What to Serve with Salmon on the Blackstone

The Blackstone gives you room to cook sides simultaneously. These all work at the same heat range as the salmon:

  • Grilled lemon halves — cut-side down for 3–4 minutes, serve alongside for squeezing
  • Asparagus — toss with oil and salt, roll on the griddle for 4–5 minutes
  • Zucchini rounds — oil, salt, pepper; 2–3 minutes per side
  • Corn on the cob — pre-cook in the microwave, then roll on the griddle to char
  • Fried rice — cook this first while the griddle is at peak temp, push to a warm zone while the salmon cooks
  • Cherry tomatoes — blistered in 5–7 minutes in the corner of the griddle

Frequently Asked Questions

Should I cook salmon on the Blackstone skin-side down first?

No — start flesh-side down. Cooking the seasoned flesh face first builds the best crust and visual char. The skin side goes second and crisps from the residual heat of the steel. If you’re not eating the skin, this is doubly true: why spend your prime searing time on the side you’re discarding?

What temperature should my Blackstone be for salmon?

Set your Blackstone to medium-high heat and aim for a surface temperature of 375–400°F. This range gives you a proper sear without burning the exterior before the interior cooks through. If you go much hotter, the outside chars before the center reaches temperature.

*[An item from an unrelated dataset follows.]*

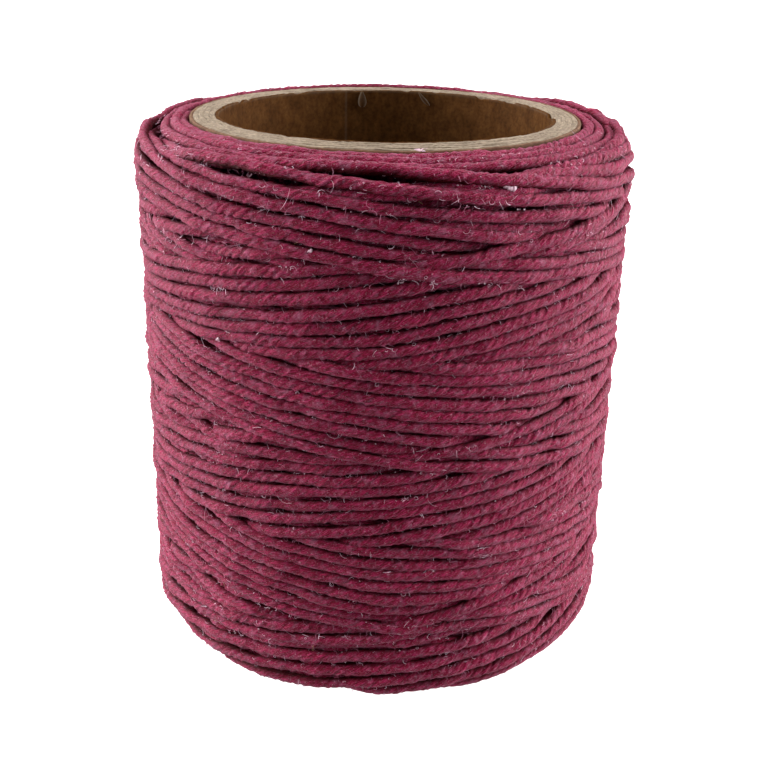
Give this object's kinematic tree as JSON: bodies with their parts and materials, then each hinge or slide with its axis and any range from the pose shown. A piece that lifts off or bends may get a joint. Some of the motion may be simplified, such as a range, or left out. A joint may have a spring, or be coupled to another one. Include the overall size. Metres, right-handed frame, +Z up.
{
  "type": "waxed thread spool",
  "caption": "Cylindrical spool of waxed cord, cross-wound in crossing bands on an open laminated paperboard tube that slips over a peg or stands on its end.",
  "frame": {"origin": "centre of the tube's lower rim, on the surface that the spool stands on", "axes": "+Z up along the tube's axis; the spool is round about Z, so +X and +Y are free, with -Y facing the viewer"},
  "size_m": [0.0566, 0.0566, 0.0615],
  "materials": {
    "kraft_liner": "matte",
    "board": "matte",
    "kraft_wrap": "matte",
    "waxed_cord": "satin"
  },
  "bodies": {
    "root": {"core_liner": "kraft_liner", "core_board_1": "board", "core_board_2": "board", "core_board_3": "board", "core_board_4": "board", "core_wrap": "kraft_wrap", "cord_layer_1": "waxed_cord", "cord_layer_2": "waxed_cord", "cord_layer_3": "waxed_cord", "cord_layer_4": "waxed_cord", "cord_layer_5": "waxed_cord"}
  },
  "joints": []
}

How long do you cook salmon on a griddle?

For a standard 1-inch center-cut fillet: 6–8 minutes flesh-side down, then 3–5 minutes skin-side down — 9–13 minutes total. Thinner fillets cook faster; use a thermometer to hit 125–145°F depending on your preferred doneness.

What internal temperature should salmon reach on the Blackstone?

The USDA recommends 145°F for food safety. Most cooks prefer 125–130°F (medium), which is still safe for high-quality, sushi-grade fish and gives you a moist, silky center. Pull it 5°F early — carryover cooking will do the rest.

How do I know when salmon is done without a thermometer?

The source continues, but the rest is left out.